His exile would be short lived, however. By the mid 1980's, a collector market sprung up around Roth memorabilia and a new generation rediscovered the joy of his eccentric vision. A burgeoning "Low Brow" art movement fully embraced Big Daddy as one of their own.
He was discovered by many on the Internet, where hundreds of sites are devoted to the him, his art and his cars (the official site is www.ratfink.org). Roth appreciation continues to grow, and with the annual Rat Fink Reunion in Santa Fe Springs, California, it has finally been institutionalized. Sadly, the next reunion will have to carry on without Big Daddy presiding as its clowning eminence gris.
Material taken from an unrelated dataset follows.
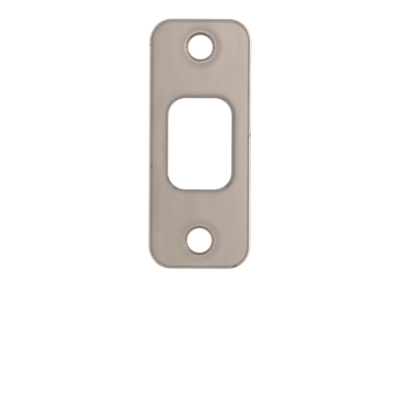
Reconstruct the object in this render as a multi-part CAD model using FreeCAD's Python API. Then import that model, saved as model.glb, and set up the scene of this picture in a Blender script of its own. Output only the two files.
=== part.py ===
import FreeCAD, Part
import math
import os

# A deadbolt strike plate: one piece of sheet steel, blanked, coined and plated.
# It lies on its back face. Its long side runs along Y and its front face looks along +Z.
# The origin is the middle of the back face. Lengths are in millimetres, angles in degrees.

INCH = 25.4
Vector = FreeCAD.Vector
ORIGIN = Vector(0, 0, 0)
Z_AXIS = Vector(0, 0, 1)
FULL_TURN = 360

# The blank
plate_length = 2.75 * INCH
plate_width = 1.125 * INCH
plate_corner_radius = 0.25 * INCH
sheet_thickness = 0.0625 * INCH

# The window that the bolt goes through
window_length = 1.0 * INCH
window_width = 0.6875 * INCH
window_corner_radius = 0.1875 * INCH

# The rolled-off front edge round the outline: a wide arc leans off the face, and a
# tighter nose turns on into the side wall, which stays upright up to its own height
outline_lean = 8.5
outline_lean_radius = 3.6
outline_wall_height = 0.4

# The same roll where the face turns down into the window
window_lean = 33.0
window_lean_radius = 2.0
window_wall_height = 0.9

# The two fixing holes, on the plate's long middle line, each set in from its end. The
# wall under the cone keeps a least height, so a big head opens the hole wider
hole_end_distance = 0.3125 * INCH
hole_diameter = 6.75
hole_wall_least = 0.3

# Their coined seats: the punch drags the face down into a wide soft shoulder, flattens
# a narrow rim and opens the cone that takes a flat countersunk head
head_diameter = 8.0
head_clearance = 0.1
head_cone_angle = 82.0
rim_width = 0.25
rim_lip_radius = 0.15
shoulder_slope = 2.0
shoulder_slope_width = 1.25
shoulder_crest_radius = 5.0
shoulder_foot_radius = 3.0

# The fine break on the sharp edges of the back
back_edge_break = 0.12

# How far the cutting shapes stand out past the sheet
overrun = 1.0

# What follows from the sizes above
hole_spacing = plate_length - 2 * hole_end_distance
front = sheet_thickness
wall_lean = 90.0


def rounded_outline(width, length, radius):
    """A closed wire at z = 0 round the origin: four straight sides, each followed by its corner arc."""
    corners = []
    for quarter, (side_x, side_y) in enumerate([(1, 1), (-1, 1), (-1, -1), (1, -1)]):
        centre = Vector(side_x * (width / 2 - radius), side_y * (length / 2 - radius), 0)
        circle = Part.Circle(centre, Z_AXIS, radius)
        begins = quarter * math.pi / 2
        corners.append(Part.ArcOfCircle(circle, begins, begins + math.pi / 2))
    curves = []
    for before, corner in zip([corners[-1]] + corners, corners):
        curves.append(Part.LineSegment(before.EndPoint, corner.StartPoint))
        curves.append(corner)
    return Part.Wire([curve.toShape() for curve in curves])


def leaning_point(start, radius, lean_from, lean_to):
    """Where an arc of the XZ plane gets to when its lean below level changes from one angle to the other.
    It heads along +X. A radius above zero bends down, and one below zero bends back up."""
    along = math.sin(math.radians(lean_to)) - math.sin(math.radians(lean_from))
    up = math.cos(math.radians(lean_to)) - math.cos(math.radians(lean_from))
    return start + Vector(radius * along, 0, radius * up)


def leaning_arc(start, radius, lean_from, lean_to):
    """The arc itself, through the point at the middle lean."""
    middle = leaning_point(start, radius, lean_from, (lean_from + lean_to) / 2)
    return Part.Arc(start, middle, leaning_point(start, radius, lean_from, lean_to))


def leaning_line(start, reach, lean):
    """A straight line of the XZ plane that goes so far along +X while it falls at its lean."""
    return Part.LineSegment(start, start + Vector(reach, 0, -reach * math.tan(math.radians(lean))))


def closed_section(curves, corners):
    """A closed wire: tangent curves end to end, then straight lines through the corners and back."""
    points = [curves[-1].EndPoint] + corners + [curves[0].StartPoint]
    lines = [Part.LineSegment(a, b) for a, b in zip(points, points[1:])]
    return Part.Wire([curve.toShape() for curve in curves + lines])


def roll_section(lean, lean_radius, wall_height):
    """What a rolled edge takes off the sheet, in the XZ plane, with the side wall at x = 0. The nose has the one
    radius that falls from the end of the lean to the top of the wall."""
    lean_fall = lean_radius * (1 - math.cos(math.radians(lean)))
    nose_radius = (front - lean_fall - wall_height) / math.cos(math.radians(lean))
    reach = lean_radius * math.sin(math.radians(lean))
    reach += nose_radius * (1 - math.sin(math.radians(lean)))
    lean_off = leaning_arc(Vector(-reach, 0, front), lean_radius, 0, lean)
    nose = leaning_arc(lean_off.EndPoint, nose_radius, lean, wall_lean)
    outside = [
        Vector(overrun, 0, wall_height),
        Vector(overrun, 0, front + overrun),
        Vector(-reach, 0, front + overrun),
    ]
    return closed_section([lean_off, nose], outside)


def carried_round(section, outline):
    """The section carried round a closed outline as a solid ring, from the outline's first point."""
    placed = section.copy()
    start = outline.Edges[0].firstVertex(True).Point
    placed.translate(start)
    return outline.makePipeShell([placed], True, False)


def blank():
    """The sheet cut to its outline, full thickness and sharp all round."""
    outline = rounded_outline(plate_width, plate_length, plate_corner_radius)
    return Part.Face(outline).extrude(Z_AXIS * sheet_thickness)


def outline_roll():
    """The ring of metal that the roll takes off round the outline."""
    outline = rounded_outline(plate_width, plate_length, plate_corner_radius)
    section = roll_section(outline_lean, outline_lean_radius, outline_wall_height)
    return carried_round(section, outline)


def window():
    """The window's prism, and the ring that the roll takes off round it, which leans the other way."""
    outline = rounded_outline(window_width, window_length, window_corner_radius)
    prism = Part.Face(outline).extrude(Z_AXIS * (sheet_thickness + 2 * overrun))
    prism.translate(Z_AXIS * -overrun)
    section = roll_section(window_lean, window_lean_radius, window_wall_height)
    leaning_in = section.mirror(ORIGIN, Vector(1, 0, 0))
    return [prism, carried_round(leaning_in, outline)]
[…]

While he may not merit a half-page obituary in the New York Times, there are some of us for whom Roth will always remain an icon: the wild 1960s subversive who truly loved American culture and celebrated its excesses. To a kid from that era, he was the world's coolest grown up; a favorite uncle with a sly smile, a cool car and an uncanny ability to draw the most hideous cartoons of your teacher.
Was his stuff really art? I don't know art, but I know what I like. And I loved Big Daddy Roth. Goodbye, Ed, I'll miss you.






That was great. Thanks.
Posted by: spd rdr | April 06, 2004 at 01:50 PM
Thanks, but one quick correction -- Roth's shop was on Bellflower Boulevard in Maywood, CA.
Posted by: iowahawk | April 06, 2004 at 01:56 PM
If I had any talent, this is the column I would have written on my blog today. I still remember my dad rolling his eyes at the sight of hundreds of rat fink stickers adorning the one good wooden chair in the house. My handiwork, of course, circa 1971. Thanks Hawk.
Posted by: Darren | April 07, 2004 at 08:28 AM
whoa i think i had some of those models as a kid and probably the t-shirt too i do also remember the stickers too
Posted by: jimmytheclaw | April 09, 2004 at 09:43 PM
Thanks.
Posted by: xasa | April 27, 2004 at 05:22 PM
Correction to a correction: Roth's shop was on Slauson Avenue in Maywood, California, just east of Atlantic Blvd.
Posted by: Paul | June 01, 2004 at 09:42 PM
Where can I find a complete list of Roth t-shirt designs? I am looking for the one I had when I was in high school, "Big Bad Competition Coupe."